• [WHAT YOU SHOULD DO]
Exactly reproduce the lines from the top of the entries below through the line containing "const REST_EASE = 2.5;", with both ends included.

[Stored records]
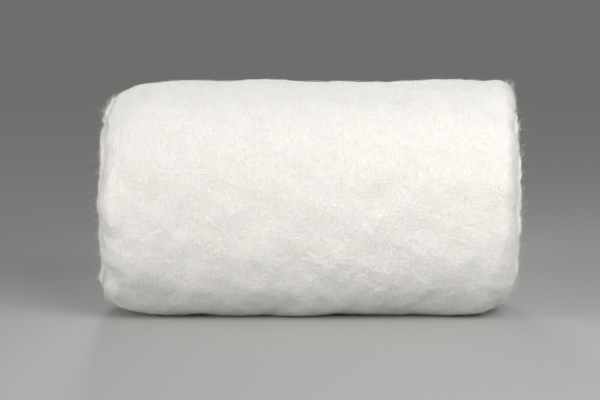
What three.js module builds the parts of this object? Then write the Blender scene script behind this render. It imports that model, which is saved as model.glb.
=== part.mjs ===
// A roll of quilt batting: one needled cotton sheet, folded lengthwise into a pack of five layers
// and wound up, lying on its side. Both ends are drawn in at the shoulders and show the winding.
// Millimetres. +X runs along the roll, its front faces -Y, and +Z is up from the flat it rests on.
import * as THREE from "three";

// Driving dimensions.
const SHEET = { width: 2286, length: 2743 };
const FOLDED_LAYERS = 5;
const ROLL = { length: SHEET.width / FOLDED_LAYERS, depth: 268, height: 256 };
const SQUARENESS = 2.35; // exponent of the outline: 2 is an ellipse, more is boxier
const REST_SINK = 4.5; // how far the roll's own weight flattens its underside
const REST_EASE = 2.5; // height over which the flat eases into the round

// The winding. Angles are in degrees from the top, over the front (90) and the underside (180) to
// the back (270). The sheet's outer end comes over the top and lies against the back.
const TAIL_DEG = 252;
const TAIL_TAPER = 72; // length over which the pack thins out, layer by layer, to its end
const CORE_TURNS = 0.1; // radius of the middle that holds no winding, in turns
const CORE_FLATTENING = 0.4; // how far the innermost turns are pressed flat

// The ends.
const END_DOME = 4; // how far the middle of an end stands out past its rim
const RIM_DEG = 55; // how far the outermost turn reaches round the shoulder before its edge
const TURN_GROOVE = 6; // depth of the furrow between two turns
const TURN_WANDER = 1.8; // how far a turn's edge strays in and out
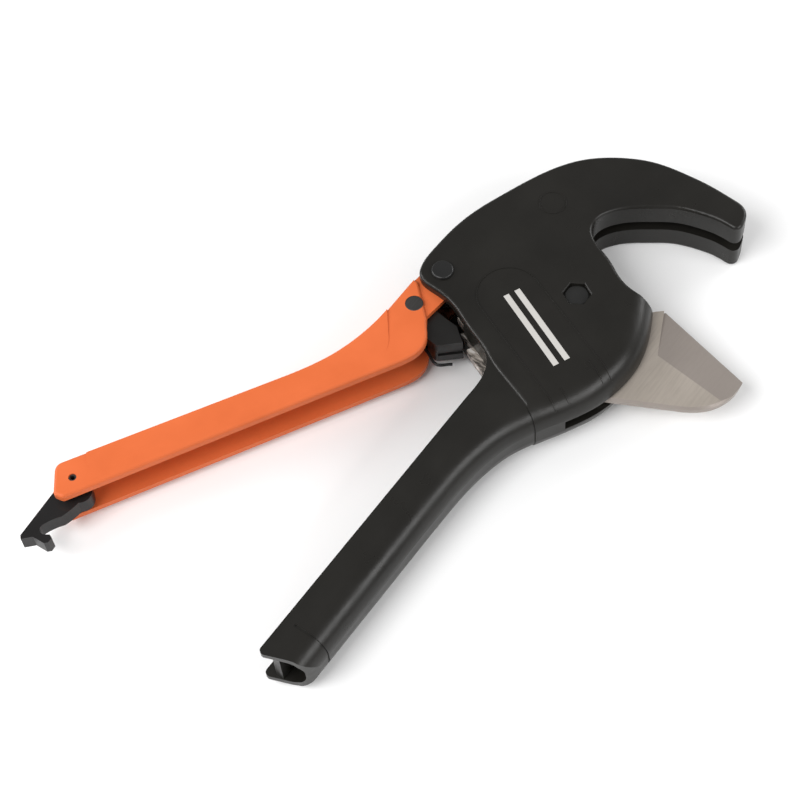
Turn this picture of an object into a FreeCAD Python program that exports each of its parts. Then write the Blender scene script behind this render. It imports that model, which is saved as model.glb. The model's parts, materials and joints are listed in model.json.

• [WRITTEN SOLUTION]
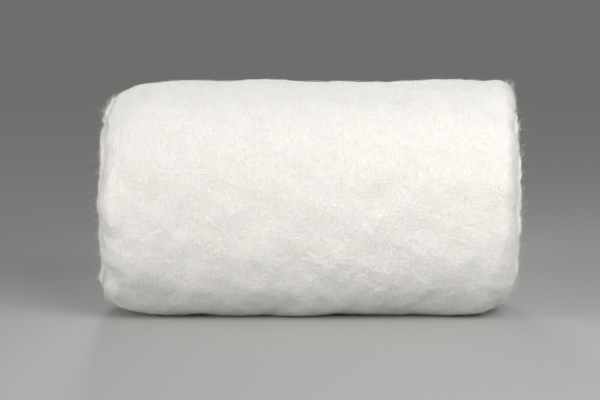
What three.js module builds the parts of this object? Then write the Blender scene script behind this render. It imports that model, which is saved as model.glb.
=== part.mjs ===
// A roll of quilt batting: one needled cotton sheet, folded lengthwise into a pack of five layers
// and wound up, lying on its side. Both ends are drawn in at the shoulders and show the winding.
// Millimetres. +X runs along the roll, its front faces -Y, and +Z is up from the flat it rests on.
import * as THREE from "three";

// Driving dimensions.
const SHEET = { width: 2286, length: 2743 };
const FOLDED_LAYERS = 5;
const ROLL = { length: SHEET.width / FOLDED_LAYERS, depth: 268, height: 256 };
const SQUARENESS = 2.35; // exponent of the outline: 2 is an ellipse, more is boxier
const REST_SINK = 4.5; // how far the roll's own weight flattens its underside
const REST_EASE = 2.5; // height over which the flat eases into the round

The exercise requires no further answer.